Les assistants de traite (écran dans la fosse, ordinateur pour gérer les vaches à mettre de côté…) et le petit matériel à portée de main : servante centrale… facilitent également le travail. »

Et pour le dimensionnement des installations ?

J.-L. P. - « La course au gigantisme en termes d’installation de traite fait que cela devient compliqué : les besoins en débit d’air, en eau de lavage, sont monstrueux et on finit par avoir du mal à maîtriser les choses. Il est certainement préférable de garder une unité de traite plus raisonnable en termes de dimension et de gérer la traite par lots d’animaux plus homogènes et de tailles plus réduites mais pas forcément identiques. Pour le trayeur, c’est plus facile à vivre. »

Que doit-on faire pour optimiser le confort du trayeur ?

J.-L. P. - « Il faut tout faire pour que les conditions de travail soient agréables : éclairage, température, aération, propreté des installations et ergonomie du poste de travail. Par ailleurs, l’éleveur doit faire en sorte de ne pas devenir une variable d’ajustement pour gérer les problèmes. Normalement, la traite doit être efficace et opérationnelle pour plus de 90 % des animaux. Il y a toujours environ 10 % des animaux qu’il faut gérer de façon alternative parce qu’ils viennent de vêler, pour des problèmes de mammites… Et même pour ces animaux, il y a des moyens pour les gérer de façon optimisée, par exemple avec des lactoducs secondaires. Mais il faut respecter les critères de fonctionnement de l’équipement. Au-delà de leur prix, les équipements ont un coût de fonctionnement et doivent être bien entretenus si l’on veut qu’ils remplissent correctement leurs fonction. »

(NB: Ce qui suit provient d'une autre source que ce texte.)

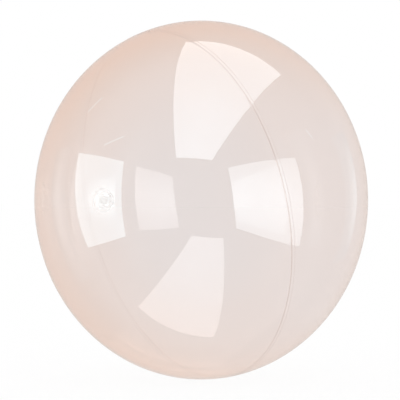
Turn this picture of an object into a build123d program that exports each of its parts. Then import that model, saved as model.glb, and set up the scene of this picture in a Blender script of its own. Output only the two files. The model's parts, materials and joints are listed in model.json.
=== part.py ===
from build123d import *
import math
import os

# Inflatable ball of clear tinted film, made from two panels with one lap weld.
# Millimetres, +Z up, origin at the centre of the blown-up ball.

# The blown-up ball is a little taller than it is wide.
ball_width = 400.0
ball_height = 430.0
film = 0.25                    # thickness of the film

# The weld lies in one flat plane that leans and misses the centre of the ball.
# Its normal is turned from -Y towards -X, and dips below level.
seam_turn = 51.7
seam_dip = 12.3
seam_offset = 36.0             # how far the plane stands from the centre
lap_width = 4.0                # width of the doubled film along the weld

# The push-in valve sits on the equator, turned from +Y towards -X.
valve_turn = 40.3
valve_hole_radius = 12.0       # hole in the film
hole_depth = 20.0              # how far the cuts around the valve reach each way

flange_radius = 16.0
flange_bore = 11.0
flange_wall = 0.8

stem_radius = 4.7
stem_bore = 3.0
stem_top = -0.9                # mouth of the stem, below the film's outer face
stem_bottom = -16.0
foot_radius = 6.5              # collar at the stem's inner end
foot_height = 1.4
mouth_chamfer = 0.35

boot_wall = 0.6                # thin skirt between the flange and the foot
boot_top = -0.65
boot_knee_radius = 9.7
boot_knee_depth = -13.4
boot_inner_depth = -15.5
boot_knee_round = 1.8

ring_radius = 5.8              # tether ring around the stem
ring_height = 1.8
ring_top = -2.6
ring_lug_reach = 6.2

plug_clearance = 0.05          # radial running clearance of the shank in the bore
plug_shank_length = 7.0
plug_shank_taper = 0.5
head_radius = 5.6
head_height = 1.6
head_round = 0.4
lug_reach = 6.6                # how far the head's tether lug reaches from the axis
ear_reach = 8.6                # how far the pull ear reaches from the axis
ear_width = 4.4
ear_height = 0.9

strap_width = 2.6
strap_wall = 0.8
strap_inner_leg = 7.1          # distance of the loop's two legs from the axis
strap_outer_leg = 8.8
strap_dip = -9.0               # bottom of the loop
strap_round = 0.82             # radius of the loop's corners

flap_radius = 4.2
flap_wall = 0.35
flap_hinge_reach = 5.6         # the flap hinges this far above the valve's axis
flap_width = 3.4               # width of the flap's hinge strip

face_gap = 0.03                # between pieces that only touch


def direction(angle_about_z, dip):
    """Unit vector at an angle about Z from +X, dipping below level; both in degrees."""
    level = math.cos(math.radians(dip))
    turn = math.radians(angle_about_z)
    return Vector(level * math.cos(turn), level * math.sin(turn), -math.sin(math.radians(dip)))


seam_normal = direction(-90 - seam_turn, seam_dip)
valve_axis = direction(90 + valve_turn, 0)
seam_plane = Plane(origin=seam_normal * seam_offset, z_dir=seam_normal)
valve_plane = Plane(origin=valve_axis * (ball_width / 2), x_dir=(0, 0, 1), z_dir=valve_axis)


def egg(depth):
    """Solid ball whose surface lies depth below the outer face of the film."""
    half_width = ball_width / 2 - depth
    half_height = ball_height / 2 - depth
    outline = EllipticalCenterArc((0, 0), half_width, half_height, start_angle=-90, arc_size=180)
    half = make_face([outline, Line((0, -half_height), (0, half_height))])
    return revolve(Plane.XZ * half, Axis.Z)


def wall(top, bottom):
    """Closed skin between two depths below the outer face."""
    return egg(top) - egg(bottom)


def seam_slab(low, high):
    """Everything between two distances from the seam plane, along its normal."""
    span = 2 * ball_height
    slab = Box(span, span, high - low, align=(Align.CENTER, Align.CENTER, Align.MIN))
    return seam_plane * Pos(0, 0, low) * slab


def valve_tube(outer, inner, low, high):
    """Tube, or a plain rod when inner is 0, along the valve's own Z."""
    on_low = (Align.CENTER, Align.CENTER, Align.MIN)
    tube = Cylinder(outer, high - low, align=on_low)
    if inner > 0:
        tube -= Cylinder(inner, high - low, align=on_low)
    return Pos(0, 0, low) * tube


def turned(points):
    """Solid of revolution about the valve's Z from a list of (radius, height) points."""
    outline = make_face(Polyline(*points, close=True))
    return revolve(Plane.XZ * outline, Axis.Z)


def front_panel():
    """The smaller half of the skin, with a lip that tucks under the rear panel."""
    outside = (egg(0) & seam_slab(0, ball_height)) + (egg(film) & seam_slab(-lap_width, 0))
    half_lap = lap_width / 2
    inside = egg(film) & seam_slab(half_lap, ball_height)
    inside += egg(2 * film) & seam_slab(-ball_height, half_lap)
    return outside - inside


def rear_panel():
    """The larger half, welded onto the front panel's lip, with a hole for the valve."""
    hole = valve_plane * valve_tube(valve_hole_radius, 0, -hole_depth, hole_depth)
    return (wall(0, film) & seam_slab(-ball_height, 0)) - hole


def valve_flange():
    """Ring welded to the inside of the film around the hole, curved like the film."""
    band = valve_plane * valve_tube(flange_radius, flange_bore, -hole_depth, hole_depth)
    return wall(film, film + flange_wall) & band


def valve_boot():
    """Thin skirt that turns inside out when the stem is pulled out."""
    top, knee, end = boot_top, boot_knee_depth, boot_inner_depth
    outer = [(flange_bore, top), (flange_bore, top - boot_wall), (boot_knee_radius, knee - boot_wall)]
    inner = [(boot_knee_radius - boot_wall, knee), (flange_bore - boot_wall, top)]
    skirt = turned(outer + [(foot_radius, end), (foot_radius, end + boot_wall)] + inner)
    knees = [e for e in skirt.edges().filter_by(GeomType.CIRCLE)
             if abs(e.radius - boot_knee_radius) < 0.7 and e.center().Z < knee / 2]
    return fillet(knees, boot_knee_round)


def valve_stem():
    """Tube with a foot at its inner end and a bevelled mouth."""
    tube = valve_tube(stem_radius, stem_bore, stem_bottom, stem_top)
    foot = valve_tube(foot_radius, stem_bore, stem_bottom, stem_bottom + foot_height)
    stem = tube + foot
    rim = [e for e in stem.edges().filter_by(GeomType.CIRCLE)
           if abs(e.center().Z - stem_top) < 0.01]
    return chamfer(rim, mouth_chamfer)


def tether_ring():
    """Ring gripped around the stem, with a flat lug that carries the strap."""
    low = ring_top - ring_height
    ring = valve_tube(ring_radius, stem_radius, low, ring_top)
    lug_box = Box(ring_lug_reach - stem_radius, strap_width, ring_height, align=(Align.MAX, Align.CENTER, Align.MIN))
    lug = Pos(-stem_radius, 0, low) * lug_box
    return ring + (lug - valve_tube(stem_radius, 0, low, ring_top))


def plug_strap():
    """Flat strap folded in a loop: down from the tether ring, then up to the plug's lug."""
    low = ring_top - ring_height / 2
    high = stem_top + face_gap + head_height / 2
    inner_leg = [(-strap_inner_leg, low), (-strap_inner_leg, strap_dip)]
    outer_leg = [(-strap_outer_leg, strap_dip), (-strap_outer_leg, high)]
    ends = [(-ring_lug_reach, low), (-lug_reach - face_gap, high)]
    path = FilletPolyline(ends[0], *inner_leg, *outer_leg, ends[1], radius=strap_round)
    section = Plane(origin=(-ring_lug_reach, 0, low), x_dir=(0, 1, 0), z_dir=(-1, 0, 0))
    return sweep(section * Rectangle(strap_width, strap_wall), path=Plane.XZ * path)


def valve_plug():
    """Stopper with a domed head, a shank, a tether lug below and a pull ear above."""
    seat = stem_top + face_gap
    shank = valve_tube(stem_bore - plug_clearance, 0, seat - plug_shank_length, seat)
    tip = [e for e in shank.edges().filter_by(GeomType.CIRCLE) if e.center().Z < seat - 1]
    shank = chamfer(tip, plug_shank_taper)
    head = valve_tube(head_radius, 0, seat, seat + head_height)
    head = fillet(head.edges().filter_by(GeomType.CIRCLE).sort_by(Axis.Z)[-1], head_round)
    lug = Box(lug_reach, strap_width, strap_wall, align=(Align.MAX, Align.CENTER, Align.CENTER))
    ear = Box(ear_reach, ear_width, ear_height, align=(Align.MIN, Align.CENTER, Align.CENTER))
    ear = fillet(ear.edges().filter_by(Axis.Z).sort_by(Axis.X)[-2:], ear_width / 2.5)
    middle = Pos(0, 0, seat + head_height / 2)
    return shank + head + middle * lug + middle * ear


def check_flap():
    """Thin disc over the stem's inner end, with a strip up to its hinge line."""
    top = stem_bottom - face_gap
    disc = valve_tube(flap_radius, 0, top - flap_wall, top)
    strip = Box(flap_hinge_reach, flap_width, flap_wall, align=(Align.MIN, Align.CENTER, Align.MAX))
    return disc + Pos(0, 0, top) * strip


def export_all():
    """Write one file for each piece; the valve's moving pieces are placed on its axis."""
    on_valve = [valve_boot, valve_stem, tether_ring, plug_strap, valve_plug, check_flap]
    os.makedirs("parts", exist_ok=True)
    for piece in [front_panel, rear_panel, valve_flange]:
        export_step(piece(), f"parts/{piece.__name__}.step")
    for piece in on_valve:
        export_step(valve_plane * piece(), f"parts/{piece.__name__}.step")


export_all()
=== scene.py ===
import bpy
import json
import math
import numpy as np
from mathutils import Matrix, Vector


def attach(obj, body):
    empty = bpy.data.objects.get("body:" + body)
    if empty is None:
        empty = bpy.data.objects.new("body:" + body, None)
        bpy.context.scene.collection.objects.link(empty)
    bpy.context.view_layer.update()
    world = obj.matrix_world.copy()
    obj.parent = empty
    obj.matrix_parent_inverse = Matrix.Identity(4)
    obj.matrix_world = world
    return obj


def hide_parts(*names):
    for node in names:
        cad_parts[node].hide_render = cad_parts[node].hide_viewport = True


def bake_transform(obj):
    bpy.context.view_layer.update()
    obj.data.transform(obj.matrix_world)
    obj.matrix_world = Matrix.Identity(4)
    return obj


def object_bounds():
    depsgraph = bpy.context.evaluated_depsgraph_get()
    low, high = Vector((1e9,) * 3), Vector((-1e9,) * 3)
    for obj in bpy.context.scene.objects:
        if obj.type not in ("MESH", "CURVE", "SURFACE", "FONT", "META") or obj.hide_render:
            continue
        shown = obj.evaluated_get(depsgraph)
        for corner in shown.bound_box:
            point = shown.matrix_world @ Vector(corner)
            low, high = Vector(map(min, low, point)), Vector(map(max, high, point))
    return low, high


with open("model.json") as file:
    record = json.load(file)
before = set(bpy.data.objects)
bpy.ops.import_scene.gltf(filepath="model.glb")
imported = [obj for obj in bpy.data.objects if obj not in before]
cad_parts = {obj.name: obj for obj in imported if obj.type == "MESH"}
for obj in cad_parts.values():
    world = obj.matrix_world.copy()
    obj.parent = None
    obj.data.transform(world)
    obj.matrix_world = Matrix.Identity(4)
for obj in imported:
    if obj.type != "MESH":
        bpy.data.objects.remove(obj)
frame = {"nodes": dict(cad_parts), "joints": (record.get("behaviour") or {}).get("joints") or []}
cad_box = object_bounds()
MM = 0.001

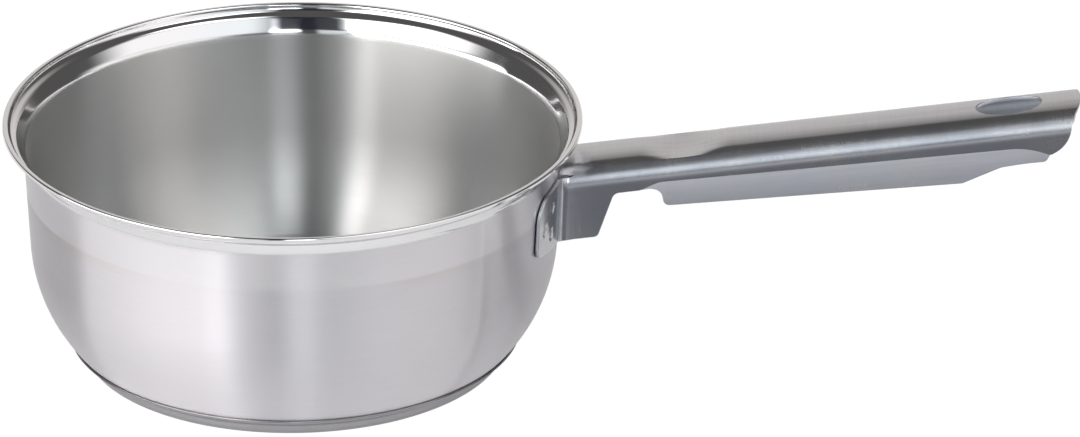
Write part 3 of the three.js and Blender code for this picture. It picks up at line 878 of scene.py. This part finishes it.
def thickened(points, faces, normals, thick, round_off):
    """A sheet below an outer face, with its free edges rounded off."""
    after, before = {}, {}
    used = {}
    for face in faces:
        for i in range(3):
            edge = (face[i], face[(i + 1) % 3])
            used[edge] = used.get(edge, 0) + 1
    for a, b in used:
        if (b, a) not in used:
            after[a], before[b] = b, a
    edge = sorted(v for v in after if v in before)
    ahead = points[[after[v] for v in edge]] - points[edge]
    behind = points[edge] - points[[before[v] for v in edge]]
    ahead /= np.linalg.norm(ahead, axis=1)[:, None]
    behind /= np.linalg.norm(behind, axis=1)[:, None]
    up = normals[edge]
    first, second = np.cross(behind, up), np.cross(ahead, up)
    out = first + second
    size = np.linalg.norm(out, axis=1)[:, None]
    out = np.where(size > 0.2, out / np.maximum(size, 1e-9), first)
    mitre = 1 / np.clip(np.sum(out * first, axis=1), 0.6, 1)[:, None]
    count = len(points)
    outer, inner = points.copy(), points - normals * thick
    outer[edge] -= out * mitre * round_off
    inner[edge] -= out * mitre * round_off
    all_points, all_normals = [outer, inner], [normals, -normals]
    turns = np.radians((22.5, 45, 67.5, 90))
    rings = []
    for part, base in ((1, 0), (-1, thick)):
        order = turns if part > 0 else turns[::-1]
        for turn in order:
            sunk = base + part * (round_off - round_off * math.cos(turn))
            spot = points[edge] - up * sunk
            spot = spot - out * mitre * round_off * (1 - math.sin(turn))
            rings.append((spot, part * math.cos(turn) * up + math.sin(turn) * out))
    start = 2 * count
    for spot, normal in rings:
        all_points.append(spot)
        all_normals.append(normal)
    made = [tuple(f) for f in faces] + [tuple(f[::-1] + count) for f in faces]
    place = {v: i for i, v in enumerate(edge)}
    levels = len(rings)

    def at(vertex, level):
        if level == 0:
            return vertex
        if level == levels + 1:
            return vertex + count
        return start + (level - 1) * len(edge) + place[vertex]

    for v in edge:
        w = after[v]
        if w in place:
            for level in range(levels + 1):
                made.append((at(v, level), at(v, level + 1), at(w, level + 1), at(w, level)))
    return np.vstack(all_points), made, np.vstack(all_normals)


def forms(context):
    """The vessel's and the handle's forms, from the scene's sizes."""
    scene = context.scene
    vessel = VesselForm(scene.saucepan_vessel, scene.saucepan_base)
    return vessel, HandleForm(scene.saucepan_handle, scene.saucepan_ears, vessel)


# Steels
def turned_coordinates(shader):
    """Angle, radius and height of a point about the pan's axis."""
    x, y, z = shader.axes()
    return y.math("ARCTAN2", x), (x * x + y * y).math("SQRT"), z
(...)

Comment protéger sa santé ?

J.-L. P. - « Dans les grands troupeaux, le nombre de répétitions des gestes et la tendance à vouloir augmenter la cadence de traite participent aux risques d’apparition de troubles musculosquelettiques (TMS). Quand la main-d’œuvre est limitante il faut tout faire pour que les choses soient optimisées du côté des animaux et de la machine à traire. Il faut regarder où est le point faible, où est la limite. Parfois c’est la main-d’œuvre qui est limitante, d’autres fois c’est le matériel. »

Traire vite et bien, est-ce possible ?

J.-L. P. - « Avec une dépose automatique, lorsque le troupeau est de bon niveau (homogénéité des mamelles, vitesse de traite), il est possible de raccourcir le temps de traite en montant le seuil de dépose du faisceau trayeur. De 150 et 400 g de lait par minute, on peut l’augmenter jusqu’à 800 g, voire même un kilo sur certains très bons troupeaux, sans que cela pose problème en termes de production ou de santé de la mamelle. Et on évite la surtraite, synonyme de perte de temps et d’agressivité de traite.

L’impact de la circulation des animaux sur le déroulement de la traite est souvent sous-estimé. En rationalisant les circuits, mais aussi en les automatisant à l’aide de portillons pneumatiques ou automatiques, des barrières poussantes… on peut gagner du temps.

Les rotos, par exemple, sont fait pour traire rapidement. Si la circulation n’est pas bonne, certains animaux hésitent à entrer et ralentissent la traite. Un roto, c’est bien, mais il faut que les animaux y arrivent régulièrement pour bénéficier de 100 % de ses capacités. »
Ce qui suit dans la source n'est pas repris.